10 Tips for Writing Funny Stories
Creative writing gives authors a lot of leeway in telling a story. Try to use humor as a way to engage your readers. Weave funny stuff throughout your prose to lighten a piece and make people laugh.
If you’re not sure how to approach your work like a humor writer, follow these ten tips for how to write funny:
- Accept that you have the potential to be funny. Writing humor might come more easily to some, but everyone has the potential to be funny. Take a crack at it and see how you can add humorous elements to your short story, novel, or text. Find a voice—maybe it’s your main character—to channel your humor through.
- Master timing. Comedy writing creates small narrative arcs that peak with a funny climax—often a punchline. If you carefully build that narrative and know when to pay it off, you’ll be rewarded when the audience laughs as the punchline. Be thoughtful and deliberate when writing humor rather than slathering your piece with funny words to try and force a laugh.
- Let funny come naturally. In other words, don’t try too hard. Good comedy can be overt, like slapstick. It can also be more subtle, with funny moments throughout a story. Think about how you would tell your best friend a funny story that happened to you. Use your natural sense of humor, timing, and rhythm, and know when a funny moment fits into your story. Slide funny words, humorous stories, and one-liners into your text where it feels right.
- Use observational humor. The funniest writing is based on universal experiences that your reader is familiar with. Write your observations of the world with a different point of view to highlight their absurdity. Even the most mundane elements of everyday life can be turned into funny things. Case in point: The TV show Seinfeld turned real-life situations into hilarious sketches through comedy writing.
- Make fun of yourself. David Sedaris is one of America’s funniest humorists and writers, famous for his personal essays that are often self-reflective and self-deprecating. Turning the focus on himself in an honest and vulnerable way makes his stories relatable and funny. When writing humor, think of your first-person experiences and how they can be incorporated into a short story, novel, or memoir to add humor.
- Embrace the impossible. Stretch reality a bit in your story. “I’m so hungry I could eat a horse.” That common phrase emphasizes a point by making an extreme, unrealistic statement. Humor often utilizes absurd, unbelievable scenarios.

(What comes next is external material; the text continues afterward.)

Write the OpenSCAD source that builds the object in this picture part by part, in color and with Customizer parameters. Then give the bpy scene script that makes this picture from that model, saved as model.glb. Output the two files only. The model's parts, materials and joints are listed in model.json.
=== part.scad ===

- Write for your target audience. As every humor writer knows, a good joke that’s funny for one crowd might not work for another. Humor is subjective. What high school kids laugh at is different than what a group of parents might find funny. Your funny stories and humor should be about subjects your target audience can relate to.
- Keep your jokes short. Stand-up comedians might have a long setup to a joke as part of their act. Their job is to tell funny short stories, building tension for a big payoff at the end with a great punchline. When you’re adding humor to your writing, though, it’s different than standing in front of a rapt audience. You want to integrate jokes into a good story, not have them dominate your piece. Keep your setups short. Readers will lose interest and your joke will lose steam if you take too long to tell the whole thing.
- Include an element of surprise. Good comedy relies on the unexpected. Combine incongruous thoughts. For example, one standard pattern of humor writing is the rule of three—a bit that has three beats. The first two are the setup, and they establish a logical pattern of similar thoughts. The third beat is the punchline, which breaks the pattern with a completely unexpected statement. It catches your audience off guard and makes them laugh.
- Subvert clichés. For writers, using clichés is often taboo. When writing comedy or telling a funny story, however, clichés can create humor when they’re exaggerated, subverted, or presented out of context. For example, “They lived happily ever after.” It’s a cliché used far more often than just for fairy tales. Put a spin on it. “They lived happily ever after... until she met her real soulmate.”